In the Simon & Garfunkel song "Old Friends," songwriter Paul Simon reminds us:  ". . . Preserve your memories; they're all that's left you."

Photographs are a fine way to preserve our memories.   Like this one of me and our younger daughter giving our dog Diamond a bath back in the 1980s.  Unfortunately, our daughter's head is behind the dog!  Not only does this spark a great memory of our younger daughter and our wonderful dog, but also of the house where we lived at the time, a house we loved, and lost in the economic disaster that befell us in the 1980s.  Another loss . . .

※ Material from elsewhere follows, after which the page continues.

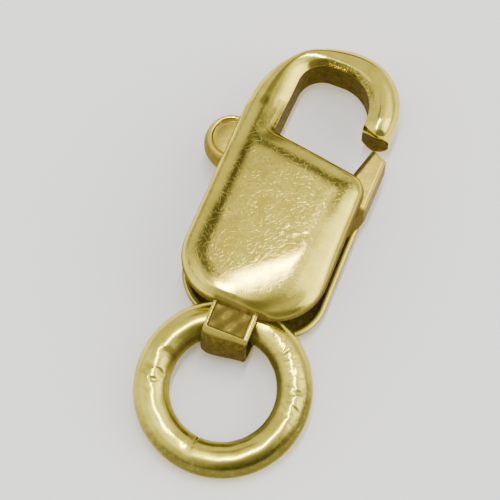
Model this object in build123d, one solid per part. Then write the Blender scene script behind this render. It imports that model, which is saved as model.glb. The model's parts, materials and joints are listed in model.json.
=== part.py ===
from build123d import *
import os
from math import asin, cos, degrees

# Lobster-claw bracelet clasp in yellow gold, with the soldered jump ring that joins it to a chain.
# Millimetres. The clasp lies on the flat of its back. +Y runs from the ring to the hook, +X is the
# gate's side and -X the thumb tab's side. Plan places are measured from the case's centre line (x)
# and from the pivot pin's height (y), and heights from the mid-plane between the two shells. At the
# end every piece is moved so that the origin is the middle of the whole object's underside.

os.makedirs("parts", exist_ok=True)

# Case: two dished shells with a slot all round between their rims
case_half_width = 2.66
case_mouth_inset = 0.12
case_bottom = 2.60
case_half_thickness = 1.50
case_shoulder = 0.70
case_wall = 0.22
slot_half_height = 0.76
corner_by_tab = 1.90
corner_by_gate = 2.00
mouth_height_by_tab = 4.37
mouth_height_by_gate = 3.60
mouth_corner = 0.75
crown_corner = 1.10
back_overhang = 0.10

# Hook: a solid bar that carries on from the shells on the tab's side
hook_top = 8.31
hook_nose_radius = 2.11
nose_inset = 0.08
crown_thickness = 0.97
nose_thickness = 1.04
hook_half_thickness = 1.02
hook_bevel = 0.30
hook_ridge = 0.05
opening_radius = 1.40
opening_side_lean = 0.08
tip_reach = 0.49
tip_chamfer = 0.20
limb_foot_by_tab = 0.29
limb_foot_by_opening = 0.04

hook_rounding = min(crown_thickness, nose_thickness) - hook_bevel - hook_ridge
nose_x = case_half_width - nose_inset
hook_sweep_radius = case_half_width + nose_x - hook_nose_radius
opening_right = nose_x - nose_thickness
opening_left = opening_right - 2 * opening_radius
opening_centre_height = hook_top - crown_thickness - opening_radius
tip_height = opening_centre_height - tip_reach

# Lever: gate arm, cross bar and thumb tab in one flat piece
lever_half_thickness = 0.66
gate_tip_inset = 0.43
gate_overhang = 0.19
gate_gap = 0.44
gate_tip_slope = 0.28
gate_neck_offset = 0.20
gate_heel_drop = 0.85
gate_bevel = 0.10
bar_cover = 0.22
bar_depth = 1.20
tab_radius = 1.00
tab_drop = 0.85
tab_rim = 0.20
tab_dish = 0.12

gate_outer_x = nose_x + gate_overhang
gate_tip_height = tip_height - gate_gap
tab_height = mouth_height_by_tab - tab_drop

# Pivot pin, and the lever's hub round it
pivot_x = 1.10
pin_radius = 0.35
pin_clearance = 0.05
hub_radius = 0.75
hub_end_clearance = 0.06

# Tail strip: bent round the jump ring's wire from the front shell to the back shell
strip_width = 1.66
strip_x = 0.02
strip_thickness = 0.22
strip_root_height = 1.20
strip_knee_height = 1.02
strip_knee_reach = 0.94
strip_foot_height = 0.68
strip_reach = 1.38
strip_bend = 0.44
panel_margin = 0.18
panel_depth = 0.04

# Jump ring, lying out from the strip with its far side on the ground
wire_radius = 0.64
ring_radius = 2.51
ring_x = 0.54
ring_seat_inset = 0.10
ring_seat_drop = 0.05


def plan_prism(face, half_height):
    """A plan outline raised to the same height above and below the mid-plane."""
    return extrude(face, amount=half_height, both=True)


def mouth_height(x):
    """Height along the clasp of the case's top edge, which slants down towards the gate."""
    share = (x + case_half_width) / (2 * case_half_width)
    return mouth_height_by_tab + (mouth_height_by_gate - mouth_height_by_tab) * share


def case_outline(overhang):
    """A shell's plan: straight sides and rounded corners, reaching further out on the gate's side."""
    gate_x = case_half_width + overhang
    mouth_x = gate_x - case_mouth_inset
    corners = [
        (-case_half_width, -case_bottom),
        (gate_x, -case_bottom),
        (mouth_x, mouth_height(mouth_x)),
        (-case_half_width, mouth_height(-case_half_width)),
    ]
    radii = [corner_by_tab, corner_by_gate - 2 * overhang, mouth_corner, crown_corner]
    return make_face(FilletPolyline(*corners, radius=radii, close=True))


def half_pillow(face, height, shoulder):
    """One half of the case's bulk: a plan outline raised to a plateau with rounded-over edges."""
    block = extrude(face, amount=height)
    return fillet(block.faces().sort_by(Axis.Z)[-1].edges(), shoulder)


def two_halves(front_face, back_face, height, shoulder):
    """A front half and a back half, meeting at the mid-plane."""
    back_half = mirror(half_pillow(back_face, height, shoulder), about=Plane.XY)
    return half_pillow(front_face, height, shoulder) + back_half


def hook_block():
    """The hook bar: an outer sweep and nose, a round opening, a cut tip and a limb into the case."""
    sweep_centre = (-case_half_width + hook_sweep_radius, hook_top - hook_sweep_radius)
    nose_centre = (sweep_centre[0], hook_top - hook_nose_radius)
    opening_centre = (opening_left + opening_radius, opening_centre_height)
    root_y = mouth_height(opening_left) - 2 * case_shoulder
    tip_x = opening_right + 2 * tip_chamfer
    outside = [
        Line((-case_half_width, root_y), (-case_half_width, sweep_centre[1])),
        CenterArc(sweep_centre, hook_sweep_radius, 180, -90),
        CenterArc(nose_centre, hook_nose_radius, 90, -90),
        Line((nose_x, nose_centre[1]), (nose_x, tip_height)),
    ]
    inside = [
        Line((opening_right, tip_height + tip_chamfer), (opening_right, opening_centre[1])),
        CenterArc(opening_centre, opening_radius, 0, 180),
        Line((opening_left, opening_centre[1]), (opening_left - opening_side_lean, root_y)),
    ]
    ends = [
        Line((nose_x, tip_height), (tip_x, tip_height)),
        Line((tip_x, tip_height), (opening_right, tip_height + tip_chamfer)),
        Line((opening_left - opening_side_lean, root_y), (-case_half_width, root_y)),
    ]
    block = plan_prism(make_face(outside + ends + inside), hook_half_thickness)
    return soften(soften(block, outside, hook_rounding), inside, hook_bevel)


def soften(block, plan_edges, radius):
    """Round over the front and back edges that lie above and below the given plan edges."""
    chosen = []
    for plan_edge in plan_edges:
        spot = plan_edge @ 0.5
        for edge in block.edges():
            middle = edge @ 0.5
            if abs(middle.Z) > 0.01 and (middle.X - spot.X) ** 2 + (middle.Y - spot.Y) ** 2 < 1e-4:
                chosen.append(edge)
    return fillet(chosen, radius)


def slot_cut():
    """The space between the rims: the whole mid layer below the limb's root."""
    far = 2 * case_half_width
    limb_inner = opening_left - opening_side_lean
    foot_inner = mouth_height(limb_inner) + limb_foot_by_opening
    foot_outer = mouth_height_by_tab + limb_foot_by_tab
    slope = (foot_outer - foot_inner) / (case_half_width + limb_inner)
    corners = [
        (-far, -2 * case_bottom),
        (far, -2 * case_bottom),
        (far, foot_inner),
        (limb_inner, foot_inner),
        (-far, foot_inner + slope * (far + limb_inner)),
    ]
    return plan_prism(make_face(Polyline(*corners, close=True)), slot_half_height)


def tail_strip():
    """A strip bent round the ring's wire, front shell to back shell, with a bare sunk panel in front."""
    knee = -case_bottom - strip_knee_reach
    foot = -case_bottom - strip_reach
    leg_end = case_wall - case_bottom
    front = [(0, strip_root_height), (knee, strip_knee_height), (foot, strip_foot_height)]
    back = [(y, -z) for y, z in reversed(front)]
    loop = make_face(FilletPolyline(*front, *back, radius=[0, *4 * [strip_bend], 0], close=True))
    loop -= offset(loop, -strip_thickness)
    loop -= Pos(leg_end + case_bottom, 0) * Rectangle(2 * case_bottom, 4 * strip_root_height)
    side = Plane(origin=(strip_x, 0, 0), x_dir=(0, 1, 0), z_dir=(1, 0, 0))
    strip = extrude(side * loop, amount=strip_width / 2, both=True)
    slope = (strip_root_height - strip_knee_height) / -knee
    panel_top = -case_bottom - panel_margin
    panel_foot = knee + panel_margin / 2
    middle = (panel_top + panel_foot) / 2
    panel = Box(strip_width - 2 * panel_margin, panel_top - panel_foot, 2 * panel_depth)
    return strip - Pos(strip_x, middle, strip_root_height + slope * middle) * Rot(degrees(slope), 0, 0) * panel


def clasp_body():
    """Both shells, the hook and the tail strip: one soldered piece, hollow between the shells."""
    outlines = [case_outline(0), case_outline(back_overhang)]
    hollows = [offset(outline, -case_wall) for outline in outlines]
    body = two_halves(*outlines, case_half_thickness, case_shoulder) + hook_block()
    body -= two_halves(*hollows, case_half_thickness - case_wall, case_shoulder - case_wall)
    return body - slot_cut() + tail_strip()


def bar_line(x, depth):
    """The cross bar's edge, a set depth below the case's slanting top edge."""
    return (x, mouth_height(x) - depth)


def lever():
    """Gate arm, cross bar and thumb tab, with a thicker hub that turns on the pivot pin."""
    tab_x = -case_half_width
    tab_top = (tab_x, tab_height + tab_radius)
    tab_foot = (tab_x, tab_height - tab_radius)
    neck = bar_line(opening_right + gate_neck_offset, bar_cover)
    arm = [
        neck,
        (nose_x - gate_tip_inset, gate_tip_height),
        (gate_outer_x, gate_tip_height - gate_tip_slope),
        (gate_outer_x, mouth_height_by_gate - gate_heel_drop),
        (pivot_x + hub_radius, 0),
        (pivot_x - hub_radius, 0),
        bar_line(pivot_x - 2 * hub_radius, bar_cover + bar_depth),
        tab_foot,
    ]
    shoulder_x = opening_left - 2 * opening_side_lean
    edges = [
        Polyline(*arm),
        ThreePointArc(tab_foot, (tab_x - tab_radius, tab_height), tab_top),
        Polyline(tab_top, bar_line(shoulder_x, 1.5 * bar_cover), neck),
    ]
    plate = plan_prism(make_face(edges), lever_half_thickness)
    outer_edges = [
        edge
        for edge in plate.edges().filter_by(Axis.Y)
        if abs((edge @ 0.5).X - gate_outer_x) < 1e-4 and abs((edge @ 0.5).Z) > 0.01
    ]
    plate = chamfer(outer_edges, gate_bevel)
    dish = Cylinder(tab_radius - tab_rim, 2 * tab_dish)
    for side in (-1, 1):
        plate -= Pos(tab_x, tab_height, side * lever_half_thickness) * dish
    hub_half = case_half_thickness - case_wall - hub_end_clearance
    plate += Pos(pivot_x, 0, 0) * Cylinder(hub_radius, 2 * hub_half)
    return plate - Pos(pivot_x, 0, 0) * Cylinder(pin_radius + pin_clearance, 4 * hub_half)


def pivot_pin():
    """A plain pin that reaches from one shell's inner face to the other's."""
    length = 2 * (case_half_thickness - case_wall)
    return Pos(pivot_x, 0, 0) * Cylinder(pin_radius, length)


def ring_place():
    """Where the ring's near wire sits in the strip, and how far the ring leans to reach the ground."""
    seat_y = -case_bottom + ring_seat_inset
    seat_z = -ring_seat_drop
    far_z = wire_radius - case_half_thickness
    lean = asin((seat_z - far_z) / (2 * ring_radius))
    return seat_y, seat_z, lean


def jump_ring():
    """A closed ring of round wire through the tail strip."""
    seat_y, seat_z, lean = ring_place()
    ring = Pos(0, -ring_radius, 0) * Torus(ring_radius, wire_radius)
    return Pos(ring_x, seat_y, seat_z) * Rot(degrees(lean), 0, 0) * ring


def underside_middle():
    """The middle of the whole object's underside, worked out from its sizes."""
    seat_y, seat_z, lean = ring_place()
    left = -case_half_width - tab_radius
    right = ring_x + ring_radius + wire_radius
    foot = seat_y - 2 * ring_radius * cos(lean) - wire_radius
    return Pos(-(left + right) / 2, -(foot + hook_top) / 2, case_half_thickness)


pieces = {
    "clasp_body": clasp_body(),
    "lever": lever(),
    "pivot_pin": pivot_pin(),
    "jump_ring": jump_ring(),
}
shift = underside_middle()
for name, piece in pieces.items():
    solid = shift * piece
    export_step(solid, f"parts/{name}.step")
    box = solid.bounding_box()
    print(f"{name}: {len(solid.solids())} solid, {solid.volume:.3f} mm3, size {box.size}")
print("origin shift", shift.position, "ring lean", round(degrees(ring_place()[2]), 2))
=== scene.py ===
# %% [markdown]
# # A gold lobster-claw clasp with its jump ring
#
# The real clasp is about 12 mm long. It is a hollow case of two dished shells, a solid hook
# that grows out of the case, a sprung lever between the shells, and a closed ring of round wire
# in a folded strip at the foot. The CAD frame already holds all of that at its true size. This
# script dresses the frame: each metal part gets a finer surface, with its ridges, bevels and
# dents, and a gold finish with wear, dirt, painted shade and painted glints. Box modelling with
# subdivision could do it too. Surfaces worked out with numpy were chosen, because the ridges and
# edges come from a few measured sizes and stay exact.

import json
from math import cos, pi, radians, sin

import bpy
import numpy as np
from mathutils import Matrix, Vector


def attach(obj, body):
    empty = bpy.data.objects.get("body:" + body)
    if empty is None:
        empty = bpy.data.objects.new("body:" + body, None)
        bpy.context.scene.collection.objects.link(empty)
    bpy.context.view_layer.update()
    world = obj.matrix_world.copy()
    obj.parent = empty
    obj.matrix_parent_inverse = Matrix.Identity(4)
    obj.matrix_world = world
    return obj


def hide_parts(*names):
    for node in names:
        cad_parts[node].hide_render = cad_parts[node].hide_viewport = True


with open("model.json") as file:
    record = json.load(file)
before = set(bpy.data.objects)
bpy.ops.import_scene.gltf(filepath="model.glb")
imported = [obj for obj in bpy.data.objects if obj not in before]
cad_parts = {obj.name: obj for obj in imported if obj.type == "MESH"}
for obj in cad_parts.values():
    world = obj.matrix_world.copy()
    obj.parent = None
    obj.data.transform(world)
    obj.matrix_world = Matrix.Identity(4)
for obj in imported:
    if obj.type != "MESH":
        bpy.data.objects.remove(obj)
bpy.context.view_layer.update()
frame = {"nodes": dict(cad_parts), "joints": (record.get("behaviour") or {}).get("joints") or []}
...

In doing genealogy, we document and lend permanence to memories.  My father died when I had just turned seven years old, and it is through genealogy that I have come to know him better.  Researching his Navy career, and his activities after he got out of the Navy after World War II, has given me a great deal of knowledge about his life.  

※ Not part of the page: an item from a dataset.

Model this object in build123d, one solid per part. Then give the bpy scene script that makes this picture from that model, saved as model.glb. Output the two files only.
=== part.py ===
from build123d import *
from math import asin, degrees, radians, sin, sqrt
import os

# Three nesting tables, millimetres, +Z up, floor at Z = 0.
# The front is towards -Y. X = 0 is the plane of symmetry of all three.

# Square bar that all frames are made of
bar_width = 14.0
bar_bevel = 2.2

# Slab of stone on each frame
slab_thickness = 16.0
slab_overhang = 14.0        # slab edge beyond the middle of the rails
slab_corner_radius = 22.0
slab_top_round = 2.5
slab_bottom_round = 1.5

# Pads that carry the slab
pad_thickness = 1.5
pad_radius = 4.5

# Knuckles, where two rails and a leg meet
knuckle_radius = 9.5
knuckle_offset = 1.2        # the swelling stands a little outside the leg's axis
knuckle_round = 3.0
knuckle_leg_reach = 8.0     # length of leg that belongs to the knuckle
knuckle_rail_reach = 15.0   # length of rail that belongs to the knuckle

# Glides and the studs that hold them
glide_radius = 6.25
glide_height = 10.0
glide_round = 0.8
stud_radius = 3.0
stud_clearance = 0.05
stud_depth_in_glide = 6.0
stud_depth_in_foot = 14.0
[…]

Family stories give us access to memories, too -- the memories of other people that are given to us in stories.  In our retelling of them, we claim them as memories.  They're not direct memories of our own experience, but we remember our family by these stories.  They connect us to our ancestors.

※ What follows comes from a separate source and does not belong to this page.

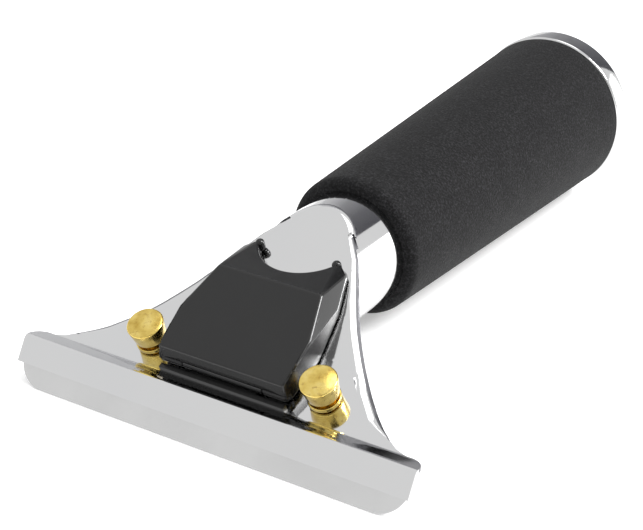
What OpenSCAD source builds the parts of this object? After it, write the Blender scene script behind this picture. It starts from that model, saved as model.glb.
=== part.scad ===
// Razor blade scraper: fishtail head with a front jaw, black lift clip,
// two brass plungers and a foam grip. It lies on its blade and end cap.
// +Y runs from the blade to the end cap, X across the blade, +Z up.

/* [Handle] */
// Length of the foam grip
grip_len = 106.2; // [80:0.1:140]
// Radius of the grip at the neck
grip_front_r = 17.9; // [17:0.1:20]
// How far the end cap stands proud of the grip
cap_proud = 0.3; // [0.1:0.1:1]
// Rounding of the grip's front edge
grip_front_round = 2.4; // [1:0.1:3]
// Rounding of the grip's rear edge
grip_rear_round = 0.8; // [0.4:0.1:2]
// Radius of the end cap
cap_r = 22.4; // [20:0.1:25]
// Length of the end cap's rim
cap_len = 7; // [5:0.1:10]
// Bevel of the end cap's edges
cap_bevel = 0.9; // [0.4:0.1:1.5]
// Depth of the recess in the end cap's face
cap_recess_depth = 1.5; // [0.5:0.1:3]
// Width of the end cap's raised rim
cap_rim_w = 2.6; // [1.5:0.1:4]
// Outer radius of the core tube
core_r = 12.8; // [12:0.1:13]
// Wall of the core tube
core_wall = 1.4; // [1:0.1:2]
// Radius of the pole socket's bore
socket_r = 9.5; // [8:0.1:10]
// Length of the pole socket
socket_len = 60; // [40:1:75]

/* [Neck] */
// Radius of the round neck
neck_r = 14.7; // [14.2:0.1:15.5]
// Length of neck inside the grip
neck_tail = 9; // [6:0.5:15]
// Neck left whole between the core socket and the flat facet
core_lead = 1; // [0.8:0.1:2]
// Distance from the grip to the top of the neck's lower bevel
bevel_top = 38; // [34:0.1:38.5]
// Slope of the neck's lower bevel, degrees
bevel_slope = 32; // [26:0.5:40]

/* [Head] */
// Distance from the grip to the wing's bend
bend_at = 41; // [38:0.5:44]
// Distance from the grip to the back of the front band
band_at = 54.6; // [53:0.1:57]
// Height of the band's back above the blade's edge
band_h = 9.6; // [9.4:0.1:11]
// Distance from the grip to the foot of the front jaw
foot_at = 65.3; // [64:0.1:68]
// Slope of the wing behind the bend, degrees
rear_slope = 33.5; // [32:0.1:34]
// Slope of the wing ahead of the bend, degrees
front_slope = 25; // [24:0.1:27]
// Lean of the front jaw's face from level, degrees
face_slope = 58.6; // [55:0.1:64]
// Rise of the band towards its front
band_rise = 0.7; // [0.3:0.1:1]
// Thickness of the formed sheet
sheet_t = 1; // [0.8:0.05:1.2]
// Full width of the front jaw
jaw_w = 106; // [100:0.5:112]
// Width of the wing where it meets the band
wing_w = 92; // [88:0.5:96]
// Radius of the front jaw's upper corners
jaw_corner_r = 3.5; // [2:0.1:3.6]

/* [Blade] */
// Length of the razor blade
blade_len = 105; // [98:0.5:106]
// Height of the razor blade
blade_h = 9.4; // [8.5:0.1:9.8]
// Thickness of the razor blade
blade_t = 0.45; // [0.3:0.05:0.5]
// Height of blade that shows below the front jaw
blade_show = 5.6; // [4:0.1:6.5]
// Radius of the blade's lower corners
blade_corner_r = 7.4; // [4:0.1:8]
// Length of the ground edge
blade_grind = 1.2; // [0.8:0.1:1.6]
// Gap between the front jaw and the blade
blade_gap = 0.1; // [0.06:0.01:0.15]
// Width of each notch in the blade's upper edge
notch_w = 7; // [5:0.1:8]
// Depth of each notch
notch_depth = 3.4; // [2.5:0.1:3.6]
// Distance between the two notches
notch_pitch = 42; // [36:0.5:50]

/* [Clamp plate] */
// Length of the clamp plate's face
clamp_len = 98; // [90:0.5:100]
// Thickness of the clamp plate
clamp_t = 1.2; // [1:0.05:1.3]
// Gap between the blade and the clamp plate
clamp_gap = 0.15; // [0.1:0.01:0.2]
// Length of the hinge barrel
barrel_len = 80; // [70:0.5:84]
// Outer radius of the hinge barrel
barrel_r = 1.8; // [1.6:0.05:1.9]
// Radius of the hinge pin
jaw_pin_r = 1; // [0.8:0.05:1.05]
// Thickness of each hinge lug
lug_w = 2.4; // [2:0.1:3]
// Width of each arm of the clamp plate
arm_w = 10; // [8:0.1:10]
// Running clearance of the hinges
run_gap = 0.05; // [0.03:0.01:0.08]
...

Preserve your memories; they're all that's left you.

 

Tuesday, March 25, 2025

52 Ancestors in 52 Weeks: Week 12 -- Historic Event

It's time for 52 Ancestors in 52 Weeks.  I'm catching up with Week 12, and may do some of this catching up out of order.  I'm mostly out of order these days, anyway.  The theme for Week 12 is "Historic Event," in which we may blog about an ancestor who was involved in or witnessed a historic event, or about one we were involved in or witnessed.

In the summer of 2013, I was working on my master's thesis at the University of South Florida St. Petersburg.  The subject was marriage in St. Augustine, Florida between 1784 and 1803 under a certain royal proclamation.  I was doing research at the Library of Congress, in the Manuscript Division.  I took the bus from my lodgings in my nephew's condo to a couple blocks from the LOC, a jaunt that took me past the Supreme Court building.

It was 26 June 2013.  As I approached the Supreme Court building, I could  see that there was a massive crowd gathered in front of the edifice.  As I came closer, a massive cheer went up from the crowd.  Proceeding into the crowd, I found a news team and ask them what had just happened.  A cameraman told me that the inaptly named "Defense of Marriage" Act, which invalidated gay and lesbian marriages, had been overturned by the Court.  I'm straight but not narrow, a woman married to a man, but I happen to believe that people in love who wish to make a commitment to each other should be able to marry if they so choose, no matter who they are. 

 Why shouldn't they have an opportunity to be just as miserable as the rest of us?  A comedian asked that question.  I see the other side:  why shouldn't they have the opportunity to be happy or at least content, as so many of us are.  In the case of my husband and me, it's been 54 years.

Nearby in the crowd at the Supreme Court was a couple of young women beaming and hugging each other.  I looked at them and smiled, and they told me they had just been married in a state where gay marriage was legal.  I told them, "Congratulations -- and congratulations," on their marriage and on that law inimical to their happiness having just been overturned.  Having witnessed this small slice of history, I proceeded on my way to the LOC and had a fine day of research.